On 10/15/2019 10:04 AM, Taco Hoekwater wrote:
Hi Rudolf,
On 15 Oct 2019, at 00:50, Rudolf Bahr <[email protected]> wrote:
Now to your suggestion not to use "assert ()". Indeed it's a solution! My
program
works! I append again its output (again just for fun!). Did you really try it or
has it been just an idea?
First, let me say that embedded lua versions are typically a little bit
different
from standalone. Just how much different depends on the embedding program.
Luatex
is actually pretty close to standalone lua. Luatex adds a bunch of extension
libraries,
but it changes very little of the core language. And all those changes are
documented
in the luatex manual. None of those changes affect your minimal example, except
that lua errors are handled a little differently.
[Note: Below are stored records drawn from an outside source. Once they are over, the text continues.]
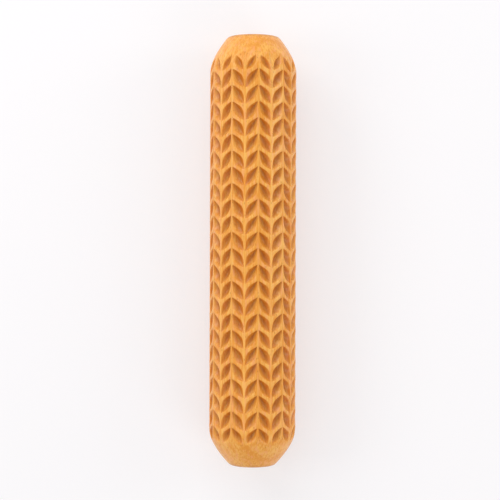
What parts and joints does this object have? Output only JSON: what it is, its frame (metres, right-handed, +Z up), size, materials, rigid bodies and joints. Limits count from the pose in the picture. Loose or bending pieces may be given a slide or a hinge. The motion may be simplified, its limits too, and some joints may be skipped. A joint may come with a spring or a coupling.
{
  "type": "clay texture roller",
  "caption": "Solid hardwood hand roller, bevelled at both ends and carved all over with stems of paired leaf pockets, for pressing a leaf texture into clay.",
  "frame": {"origin": "middle of the bar: on the turning axis, halfway between the end faces", "axes": "+Y along the turning axis, the way the leaves' upper tips point; +Z up from the surface the roller lies on; +X to the right, seen from above with +Y away"},
  "size_m": [0.04, 0.1984, 0.04],
  "materials": {
    "oiled_hardwood": "oiled satin, fine straight grain along the bar with short dark flecks"
  },
  "bodies": {
    "root": {"carved_roller": "oiled_hardwood"}
  },
  "joints": []
}
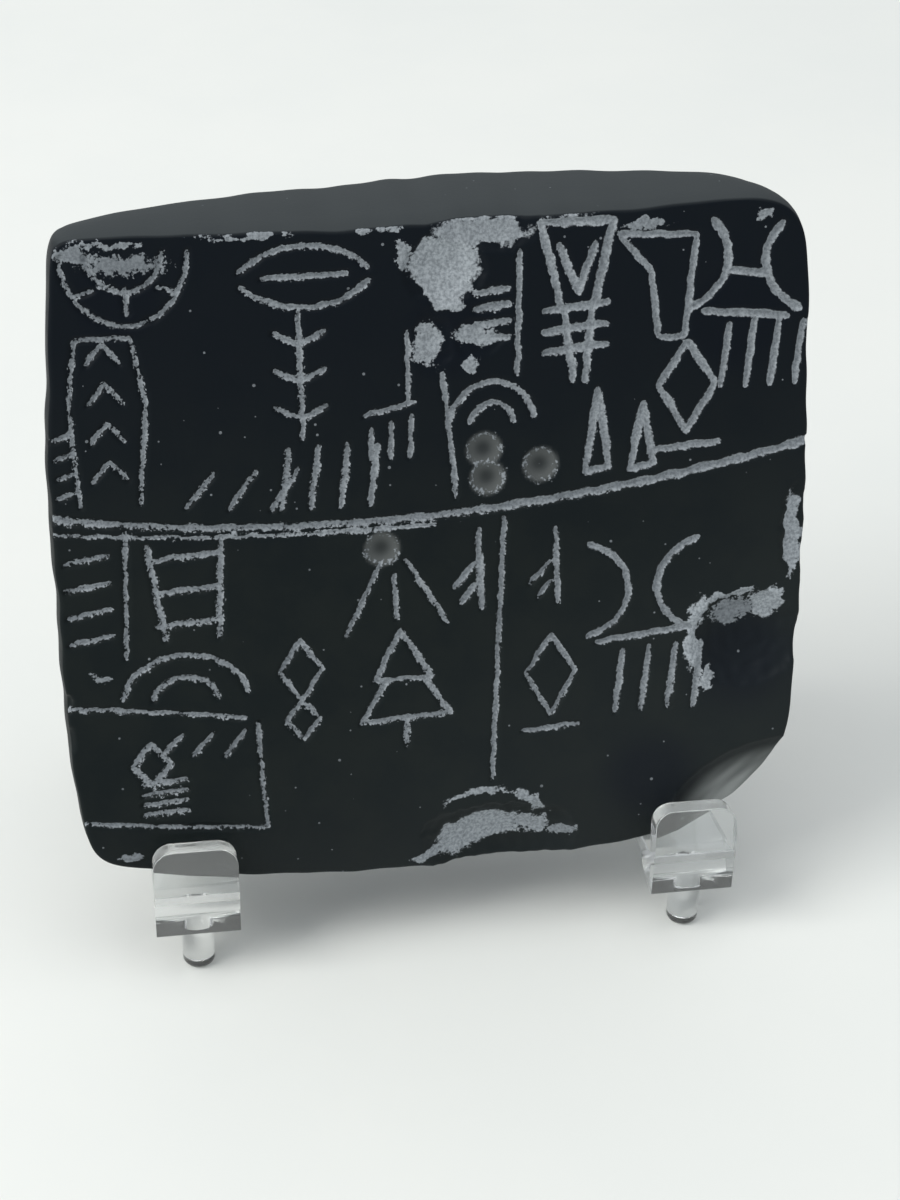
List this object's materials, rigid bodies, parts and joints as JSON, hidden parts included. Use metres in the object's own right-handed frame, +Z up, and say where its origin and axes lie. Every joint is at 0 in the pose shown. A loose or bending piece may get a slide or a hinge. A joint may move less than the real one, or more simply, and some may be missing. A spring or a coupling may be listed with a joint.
{
  "type": "cuneiform tablet on display stand",
  "caption": "Square slab tablet with ruled registers of pressed marks and worn breaks, leaning back in a clear two-armed display stand with peg feet.",
  "frame": {"origin": "on the table, under the middle of the whole object's bounding box", "axes": "+Z up; X across the tablet; the marked face looks towards -Y and leans back"},
  "size_m": [0.0958, 0.052, 0.0976],
  "materials": {
    "black_cast": "satin black with pale chalk rubbed into the marks",
    "clear_plastic": "clear polished moulded plastic"
  },
  "bodies": {
    "root": {"tablet": "black_cast", "display_stand": "clear_plastic"}
  },
  "joints": []
}
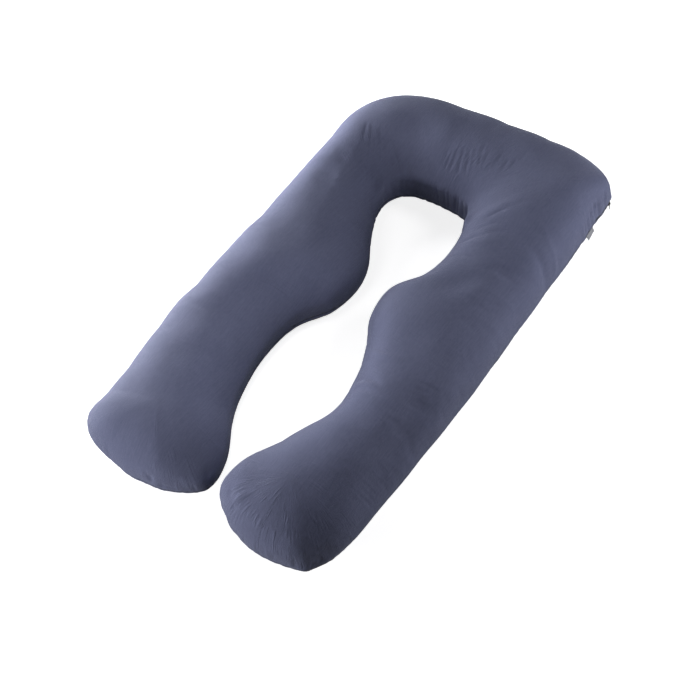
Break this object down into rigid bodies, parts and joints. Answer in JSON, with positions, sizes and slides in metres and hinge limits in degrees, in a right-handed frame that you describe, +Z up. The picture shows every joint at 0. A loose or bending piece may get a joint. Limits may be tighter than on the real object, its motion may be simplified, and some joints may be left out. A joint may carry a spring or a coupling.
{
  "type": "u-shaped body pillow",
  "caption": "Filled U-shaped body pillow in a stretch jersey cover, with rounded head bar, two shaped legs, a closed side zip and a blank sewn-in label.",
  "frame": {"origin": "on the surface that the pillow rests on, below the middle of its box", "axes": "+Y from the open feet towards the closed head bar, +Z up out of the resting surface, +X towards the side with the zip and label"},
  "size_m": [0.7002, 1.2986, 0.1741],
  "materials": {
    "cover_jersey": "smooth fine stretch jersey knit, slate blue-grey with a soft sheen",
    "zip_coil": "dark nylon coil and tape",
    "zip_metal": "black lacquered die-cast",
    "label_tape": "plain woven grey satin tape, blank"
  },
  "bodies": {
    "root": {"pillow": "cover_jersey", "zip_chain": "zip_coil", "zip_slider": "zip_metal", "zip_pull": "zip_metal", "side_label": "label_tape"}
  },
  "joints": []
}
Note that standalone lua *also* produces an error, as that is what assert() is
supposed to do. And when lua runs into an error, it ignores the rest of the
current
chunk:
“... whenever an error occurs, Lua ends the current chunk and returns
to the application.” (from lua.org)
Standalone lua typically sees only one chunk (the file you pass on the command
line) but embedded lua implementation often see (sometimes many) more chunks.
In luatex’s case, each \directlua is a separate chunk (in ConTeXt, that means
every
\startluacode block and every \ctxlua call is a separate chunk).
The only unusual thing here is that standalone lua silently quits and returns a
non-zero exit code to the shell, whereas luatex gives you the typical TeX-style
error prompt. The rationale for that is: lua errors can happen in many places in
your input file, and if they were silently ignored, your typeset pages could be
wrong without you realising it.
And to answer your question above: I did not have to try or guess. I know about
how assert() works because it is documented in the lua manual (and as it closely
mimics the assert() C function, that is easy for me to remember).
as you say, it's all normal lua behaviour:
if you do:
print(io.open("crap.crap"))
one gets
nil crap.crap: No such file or directory 2
and i think that assert then returns the second returned argument
but if one does
context(io.open("crap.crap") and "yes" or "no")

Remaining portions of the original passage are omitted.